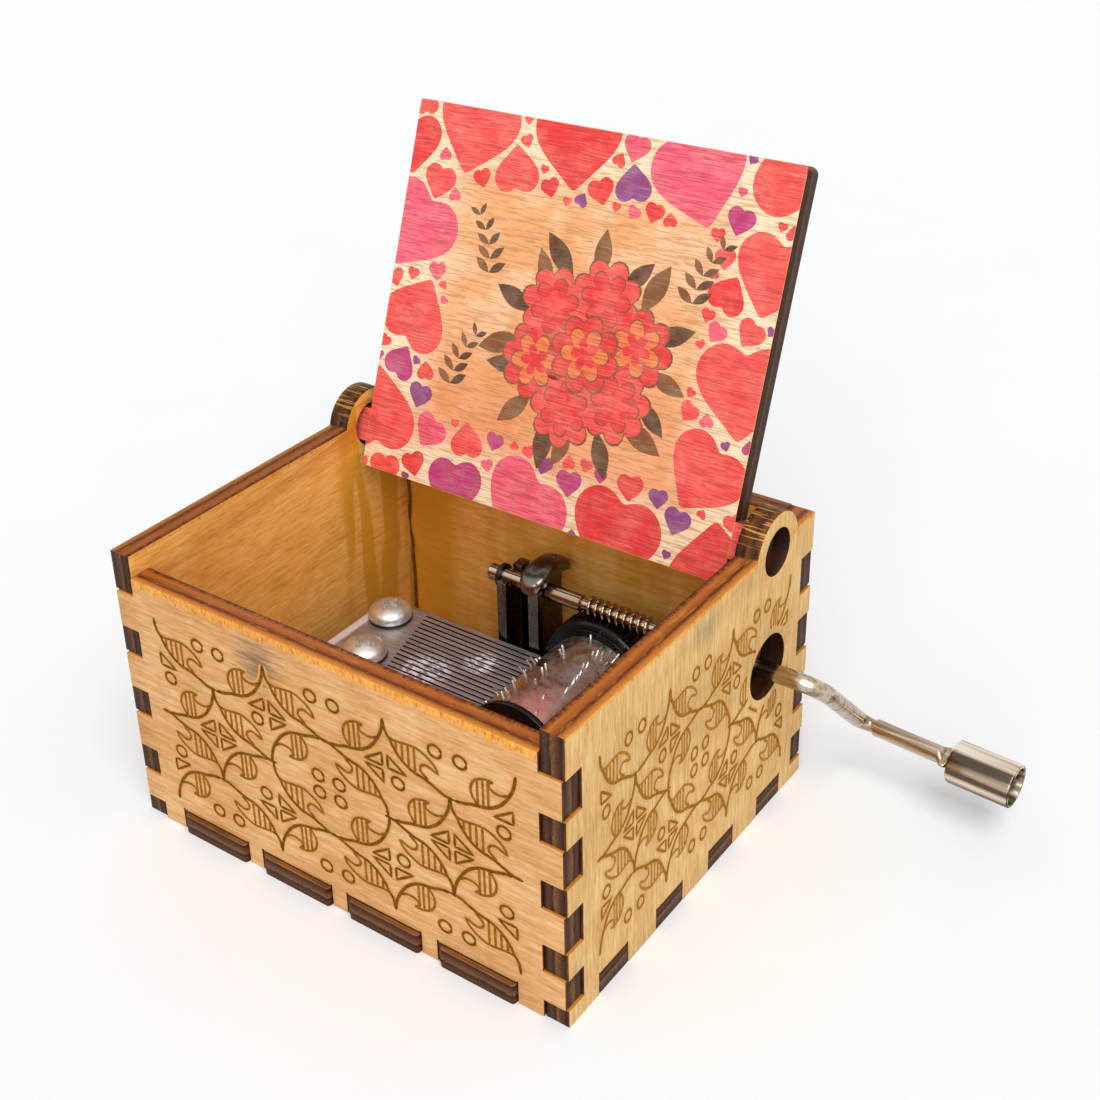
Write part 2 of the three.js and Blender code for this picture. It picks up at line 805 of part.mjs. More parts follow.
function bracketOutline(top) {
  const half = bracketDepth / 2;
  const foot = half * tenonShare;
  const shoulder = plateThickness + fitGap;
  return outline([
    [half - foot, 0], [half + foot, 0], [half + foot, shoulder], [bracketDepth, shoulder],
    ...arc(half, top - half, half, 0, Math.PI),
    [0, shoulder], [half - foot, shoulder],
  ]);
}

function hoodOutline(top) {
  const half = bracketDepth / 2;
  const rise = half - hoodDrop;
  const start = Math.asin(rise / half);
  return outline(arc(half, top - half, half, start, Math.PI - start));
}

// Thin stay: a plate with an open notch that the shaft lies in, low in front and high behind
function shaftStay() {
  const half = stayDepth / 2;
  const foot = half * tenonShare;
  const shoulder = plateThickness + fitGap;
  const notch = rodRadius + runningGap;
  const shaftPlace = shaftY - bracketFrontY;
  const rearTop = shaftHeight + stayRearRise;
  const frontTop = shaftHeight + stayFrontDrop;
  const points = [
    [half - foot, 0], [half + foot, 0], [half + foot, shoulder], [stayDepth, shoulder],
    [stayDepth, rearTop], [shaftPlace + notch, rearTop],
    ...arc(shaftPlace, shaftHeight, notch, 0, -Math.PI),
    [shaftPlace - notch, frontTop], [0, frontTop], [0, shoulder], [half - foot, shoulder],
  ];
  return acrossX(outline(points), stayThickness);
}

// A path through given points, with one sweep step from each point to the next
class PointPath extends THREE.Curve {
  constructor(points) {
    super();
    this.points = points;
  }

  getPoint(t) {
    const place = Math.min(Math.max(t, 0), 1) * (this.points.length - 1);
    const index = Math.min(Math.floor(place), this.points.length - 2);
    return this.points[index].clone().lerp(this.points[index + 1], place - index);
  }

  getUtoTmapping(u) {
    return u;
  }
}

// Points of a round bend at `corner`, from direction `before` to direction `after`
function bendPoints(corner, before, after, radius) {
  const angle = before.angleTo(after);
  const setback = radius * Math.tan(angle / 2);
  const start = corner.clone().addScaledVector(before, -setback);
  const inwards = after.clone().addScaledVector(before, -after.dot(before)).normalize();
  const centre = start.clone().addScaledVector(inwards, radius);
  return Array.from({ length: bendSteps + 1 }, (_, i) => {
    const turn = i / bendSteps * angle;
    return centre.clone()
      .addScaledVector(before, radius * Math.sin(turn))
      .addScaledVector(inwards, -radius * Math.cos(turn));
  });
}

// Directions of the crank's arm and of its handle, which leans a little out of the arm's plane
const armDirection = new THREE.Vector3(0, Math.cos(crankAngle), Math.sin(crankAngle));
const sideways = new THREE.Vector3(0, -Math.sin(crankAngle), Math.cos(crankAngle));
const handleDirection = new THREE.Vector3(Math.cos(handleLean), 0, 0)
  .addScaledVector(sideways, Math.sin(handleLean));
const handleCorner = new THREE.Vector3(armX, 0, 0).addScaledVector(armDirection, crankThrow);

// Turns a piece that is drawn along X into the handle's direction, and moves it along the handle.
function alongHandle(geometry, distance) {
  const basis = new THREE.Matrix4().makeBasis(
    handleDirection, armDirection, handleDirection.clone().cross(armDirection));
  const start = handleCorner.clone().addScaledVector(handleDirection, distance);
  return geometry.applyMatrix4(basis).translate(start.x, start.y, start.z);
}

// Crank: shaft with a rolled worm, arm and handle, bent from one rod. Drawn about the shaft axis.
function crankRod() {
  const wormEndX = wormStartX + wormLength;
  const journal = turnedOnX(journalProfile(), rodSides);
  const core = turnedOnX(bar(wormCoreRadius, wormStartX - joinOverlap, wormEndX + joinOverlap), rodSides);
  const along = new THREE.Vector3(1, 0, 0);
  const headEnd = handleLength + knobFloor + knobPlay + endHeadLength;
  const points = [
    new THREE.Vector3(wormEndX, 0, 0),
    ...bendPoints(new THREE.Vector3(armX, 0, 0), along, armDirection, armBendRadius),
    ...bendPoints(handleCorner, armDirection, handleDirection, handleBendRadius),
    handleCorner.clone().addScaledVector(handleDirection, headEnd),
  ];
  const options = { steps: points.length - 1, extrudePath: new PointPath(points) };
  const bentRod = new THREE.ExtrudeGeometry(rodSection(), options);
  const headBar = turnedOnX(bar(endHeadRadius, 0, endHeadLength), rodSides);
  const head = alongHandle(headBar, headEnd - endHeadLength);
  const crimp = alongHandle(crimpEars(), handleLength - knobPlay - crimpLength);
  return joined(journal, core, wormThread(), bentRod, head, crimp);
}

function rodSection() {
  const points = Array.from({ length: rodSides }, (_, i) => {
    const angle = i / rodSides * 2 * Math.PI;
    return [rodRadius * Math.cos(angle), rodRadius * Math.sin(angle)];
  });
  return outline(points);
}

// Two ears squeezed out of the rod, which stop the knob from sliding inwards
function crimpEars() {
  return block(
    [0, -crimpSpan / 2, -crimpThickness / 2],
    [crimpLength, crimpSpan / 2, crimpThickness / 2]).rotateX(crimpAngle);
}

// Free end of the shaft, with the groove of the retaining clip
function journalProfile() {
  const grooveStart = shaftEndX + clipInset;
  const grooveEnd = grooveStart + clipThickness + 2 * fitGap;
  const grooveRadius = rodRadius - grooveDepth;
  return [
    [0, shaftEndX],
    [rodRadius - grooveDepth, shaftEndX],
    [rodRadius, shaftEndX + grooveDepth],
    [rodRadius, grooveStart],
    [grooveRadius, grooveStart],
    [grooveRadius, grooveEnd],
    [rodRadius, grooveEnd],
    [rodRadius, wormStartX],
    [0, wormStartX],
  ];
}

// Thread of the worm: a straight-sided section carried round the shaft, one turn to each tooth of
// the wheel. The wheel's upright tooth stands midway between two turns.
function wormThread() {
  const turns = Math.floor((wormLength - threadRootWidth) / wormPitch);
  const steps = turns * threadStepsPerTurn;
  const middleTurn = Math.round((cylinderX - wormStartX) / wormPitch);
  const firstX = cylinderX - (middleTurn - 0.5) * wormPitch;
  const section = [
    [-threadRootWidth / 2, wormCoreRadius - joinOverlap],
    [-threadCrestWidth / 2, wormCrestRadius],
    [threadCrestWidth / 2, wormCrestRadius],
    [threadRootWidth / 2, wormCoreRadius - joinOverlap],
  ];
  const positions = [];
  const index = [];
  const corners = section.length;
  for (let step = 0; step <= steps; step += 1) {
    const turn = step / threadStepsPerTurn;
    const angle = turn * 2 * Math.PI - Math.PI / 2;
    section.forEach(([offset, radius]) => {
      positions.push(firstX + turn * wormPitch + offset, radius * Math.cos(angle), radius * Math.sin(angle));
    });
  }
  for (let step = 0; step < steps; step += 1) {
    for (let corner = 0; corner < corners; corner += 1) {
      const near = step * corners + corner;
      const nearNext = step * corners + (corner + 1) % corners;
      index.push(near, near + corners, nearNext, nearNext, near + corners, nearNext + corners);
    }
  }
  const last = steps * corners;
  index.push(0, 1, 2, 0, 2, 3);
  index.push(last, last + 2, last + 1, last, last + 3, last + 2);
  const thread = new THREE.BufferGeometry();
  thread.setAttribute("position", new THREE.Float32BufferAttribute(positions, 3));
  thread.setIndex(index);
  return thread;
}

// Retaining clip: a ring with a mouth, drawn in (y, z)
function retainingClip() {
  const bore = rodRadius - grooveDepth + fitGap;
  const outerStart = Math.asin(clipMouth / 2 / clipRadius);
  const innerStart = Math.asin(clipMouth / 2 / bore);
  const points = [
    ...arc(0, 0, clipRadius, outerStart, 2 * Math.PI - outerStart),
    ...arc(0, 0, bore, 2 * Math.PI - innerStart, innerStart, facetAngle * 2),
  ];
  return acrossX(outline(points), clipThickness);
}

// Knob: a cup with a bored floor, drawn from its floor along X
function knob() {
  const bore = rodRadius + runningGap;
  const inner = knobRadius - knobWall;
  return turnedOnX([
    [bore, 0],
    [knobRadius - knobEdgeRound, 0],
    [knobRadius, knobEdgeRound],
    [knobRadius, knobLength - knobEdgeRound / 2],
    [knobRadius - knobEdgeRound / 2, knobLength],
    [inner, knobLength],
    [inner, knobFloor],
    [bore, knobFloor],
    [bore, 0],
  ], roundSides);
}

function place(parent, name, geometry, finish, x = 0, y = 0, z = 0) {
  const mesh = new THREE.Mesh(geometry, finish);
  mesh.name = name;
  mesh.position.set(x, y, z);
  parent.add(mesh);
  return mesh;
}

function buildBox(parent) {
  place(parent, "left_panel", sidePanel(), plywood(), -halfWidth);
  place(parent, "right_panel", sidePanel(crankHole()), plywood(), innerHalfWidth);
  place(parent, "front_panel", endPanel(frontHeight), plywood(), 0, -halfDepth);
  place(parent, "back_panel", endPanel(sideHeight), plywood(), 0, innerHalfDepth);
  place(parent, "bottom_panel", bottomPanel(), plywood());
  baseScrewPlaces().forEach(([x, y], i) => {
    place(parent, `base_screw_${i + 1}`, baseScrew(), darkSteel(), x, y);
  });
}

function buildLid(parent) {
  const hinge = new THREE.Group();
  hinge.position.set(lidSideShift, pivotY, pivotZ);
  hinge.rotation.x = -lidOpenAngle;
  place(hinge, "lid_panel", lidPanel(), printedPly());
  parent.add(hinge);
}

function buildFrame(movement) {
  place(movement, "bed_plate", bedPlate(), castZinc());
  place(movement, "shaft_bracket_left", shaftBracket(bracketTop), gunmetal(), bracketX, bracketFrontY);
  place(movement, "shaft_bracket_right", shaftBracket(bracketTop - rightBracketDrop), gunmetal(),
    rightBracketX, bracketFrontY);
  place(movement, "shaft_stay", shaftStay(), gunmetal(), stayX, bracketFrontY);
  place(movement, "arbor_bearing_front", bearingPlate(), gunmetal(), cylinderX, frontBearingY);
  place(movement, "arbor_bearing_rear", bearingPlate(), gunmetal(), cylinderX, rearBearingY);
}

function buildComb(movement) {
  place(movement, "comb", comb(), combSteel());
  const names = ["rear", "front"];
  combScrewPlaces().forEach(([x, y], i) => {
    place(movement, `comb_washer_${names[i]}`, combWasher(), darkSteel(), x, y);
    place(movement, `comb_screw_${names[i]}`, combScrew(), nickel(), x, y);
  });
}

function buildCylinder(movement) {
  const axle = new THREE.Group();
  axle.position.set(cylinderX, 0, cylinderHeight);
  place(axle, "pinned_cylinder", pinnedDrum(), drumNickel());
  place(axle, "cylinder_arbor", arbor(), nickel());
  place(axle, "cylinder_cap", frontCap(), blackPlastic());
  place(axle, "worm_wheel", wormWheel(), blackPlastic());
  movement.add(axle);
}

function buildCrank(movement) {
  const shaft = new THREE.Group();
  shaft.position.set(0, shaftY, shaftHeight);
  place(shaft, "crank_rod", crankRod(), nickel());
  place(shaft, "retaining_clip", retainingClip(), darkSteel(), shaftEndX + clipInset + fitGap);
  movement.add(shaft);
  place(shaft, "crank_knob", alongHandle(knob(), handleLength), nickel());
}

function buildMusicBox() {
  const musicBox = new THREE.Group();
  const movement = new THREE.Group();
  movement.position.set(0, 0, ply);
  buildBox(musicBox);
  buildLid(musicBox);
  buildFrame(movement);
  buildComb(movement);
  buildCylinder(movement);
  buildCrank(movement);
  musicBox.add(movement);
  return musicBox;
}

const group = buildMusicBox();

export default group;
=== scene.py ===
import json
import math
import random

import bpy
import numpy
from mathutils import Matrix, Vector


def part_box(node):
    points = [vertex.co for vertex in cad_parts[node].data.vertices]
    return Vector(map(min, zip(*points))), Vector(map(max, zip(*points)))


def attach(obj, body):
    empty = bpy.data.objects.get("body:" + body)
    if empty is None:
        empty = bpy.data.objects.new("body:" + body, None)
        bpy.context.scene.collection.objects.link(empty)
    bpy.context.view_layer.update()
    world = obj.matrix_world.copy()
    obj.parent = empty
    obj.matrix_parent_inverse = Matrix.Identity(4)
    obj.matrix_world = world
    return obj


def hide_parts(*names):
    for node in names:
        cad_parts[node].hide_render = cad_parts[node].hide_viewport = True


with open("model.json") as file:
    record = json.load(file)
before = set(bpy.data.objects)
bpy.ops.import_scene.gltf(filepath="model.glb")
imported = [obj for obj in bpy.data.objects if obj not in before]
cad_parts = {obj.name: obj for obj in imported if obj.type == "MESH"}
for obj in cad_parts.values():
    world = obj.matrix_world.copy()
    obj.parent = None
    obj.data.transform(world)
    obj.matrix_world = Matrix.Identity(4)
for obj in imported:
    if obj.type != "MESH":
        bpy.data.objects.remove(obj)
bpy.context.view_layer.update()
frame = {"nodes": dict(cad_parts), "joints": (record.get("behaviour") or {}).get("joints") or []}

# A small plywood music box with a crank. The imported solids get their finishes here, and the burnt
# ornament, the print inside the lid and the finer metal pieces are added. Lengths are metres.

# Camera, with pixels of the square photograph where a name says so
PHOTO_PIXELS = 1100
FOCAL_PIXELS = 1652.0
CENTRE_PIXEL_X = 509.8
CENTRE_PIXEL_Y = 442.2
SENSOR_WIDTH = 36
CAMERA_PLACE = Vector((0.104994, -0.130623, 0.135807))
CAMERA_YAW = 0.644
CAMERA_PITCH = 0.476
CAMERA_ROLL = -0.033
CAMERA_NEAR_LIMIT = 0.005

# Directions and axes of the frame, and the signs of two sides and of four quarters
RIGHT = Vector((1, 0, 0))
REAR = Vector((0, 1, 0))
UP = Vector((0, 0, 1))
X_AXIS, Y_AXIS, Z_AXIS = range(3)
SIDES = (-1, 1)
QUARTERS = ((-1, -1), (-1, 1), (1, -1), (1, 1))

# Light and floor
FLOOR_SIZE = 6.0
FLOOR_GRAIN_SCALE = 40
FLOOR_TONES = ((0.948, 0.962, 0.98, 1), (0.958, 0.972, 0.99, 1))
FLOOR_DROP = 0.00003
SUN_STRENGTH = 1.3
SUN_SPREAD = math.radians(34)
SUN_DIRECTION = Vector((0.40, -0.36, 0.84))
FILL_STRENGTH = 1.05
FILL_SPREAD = math.radians(44)
FILL_DIRECTION = Vector((0.42, -0.75, 0.50))
SKY_STRENGTH = 0.5

# Plywood, with scales of its grain in features per metre
PLY = 0.003
END_RECESS = 0.00028
GRAIN_STRETCH = 0.09
FINE_FIBRE_SCALE = 6200
COARSE_FIBRE_SCALE = 1900
PORE_SCALE = 3600
CLOUD_SCALE = 120
FIBRE_RELIEF = 0.00006
FRINGE_DEPTH = 0.0004
FRONT_FRINGE_DEPTH = 0.0011

# Burnt edges, smudges and stains on the plywood, in features per metre
EDGE_LAYER_SCALE = 3000
EDGE_RIDGE_SCALE = 2500
FINE_RIDGE_SCALE = 4300
SPECKLE_SCALE = 5200
FRINGE_SCALE = 1500
FRINGE_FLECK_SCALE = 3600
BURN_SCALE = 1500
SMUDGE_SCALE = 2600
LEFT_STAIN_SCALE = 330
BACK_STAIN_SCALE = 260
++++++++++
> **What is expected**
The lines from the one containing "zip(*points))), Vector(map(max, zip(*points)))" to the one containing "bpy.context.scene.collection.objects.link(empty)", both included, are to be extracted exactly; give no other line.

> **Solution to the exercise**
    return Vector(map(min, zip(*points))), Vector(map(max, zip(*points)))


def attach(obj, body):
    empty = bpy.data.objects.get("body:" + body)
    if empty is None:
        empty = bpy.data.objects.new("body:" + body, None)
        bpy.context.scene.collection.objects.link(empty)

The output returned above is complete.